Chan, M. (2011). Wooden roller coaster. Retrieved 3 December 2016, from http://goo.gl/eoxzMS

Clarkmaxwell (2016, November 30). VIDEO – backyard roller coaster. Retrieved from goo.gl/tzdtoF

emilydickinsonridesabmx. (2011). “You must be 54’ to ride the Cyclone.” Retrieved 30 November 2016, from goo.gl/BjcF0b

Vought, S. (2008). Fun forest (7 of 27). Retrieved 28 November 2016, from http://goo.gl/EUBZTs

These are the apps I used in the creation of my iMovie:

Tellagami, Word Cloud, Explain Everything, Skitch and Chatter Pix


4 thoughts on “UP, DOWN, and REALLY fast CURVES

  1. App Smashing, eh? I like it! I don’t quite understand it, but I like the sound of it! I admire how you were able to take your project in a different direction and were able to make something so great! True inquiry, for sure!
    Thank you for sharing your learning with me – I was truly entertained by your wit and sense of humour. Thank you also for your reflective comments and suggestions. Have a wonderful holiday season and I look forward to learning with you in the New Year!

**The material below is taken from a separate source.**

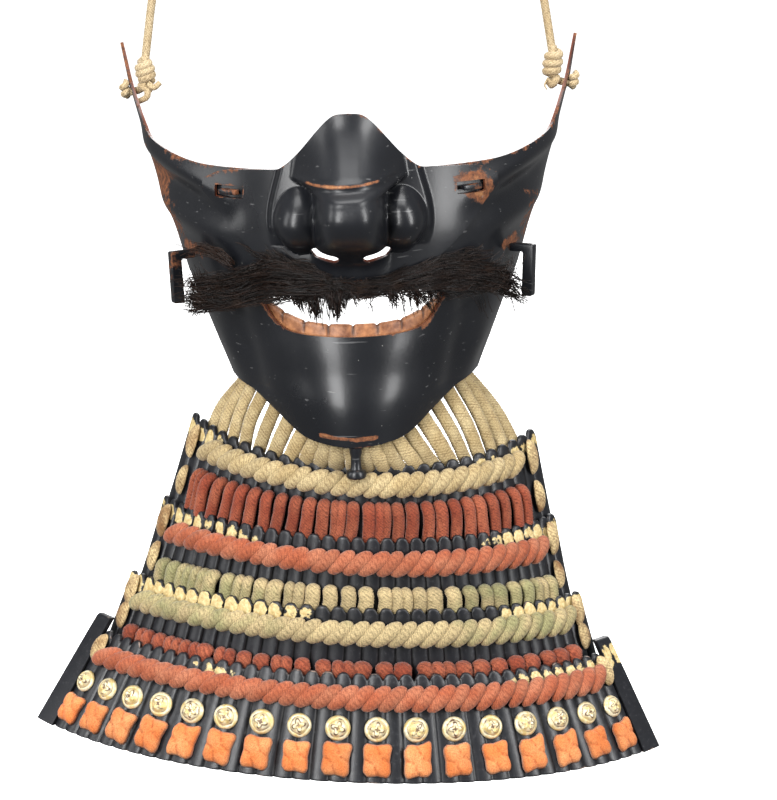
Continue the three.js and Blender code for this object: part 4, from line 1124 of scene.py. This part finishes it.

    • Thank you Leslie-Jo! I have also enjoyed working with you. I have also shown your blog to my colleagues. I would love to share it with my whole district as you have created an extensive list of resources. Cheers Ashlee


  2. This journey is an example of design thinking at is best! You began with an idea and a plan. When things were not going your way (slow arrival of the needed devices) you had to figure out to change the plan in order to keep moving. When you did not have enough samples to create the original video, your plan changed again and you decided to create more of a teaching tool that showcased your journey as you learned to use the technology. BRAVO! Well done!
    I have really enjoyed reading your Blog posts: every week a new, fresh, out-of-the-box way of representing your ideas. Thanks for sharing. Enjoy a well deserved winter break!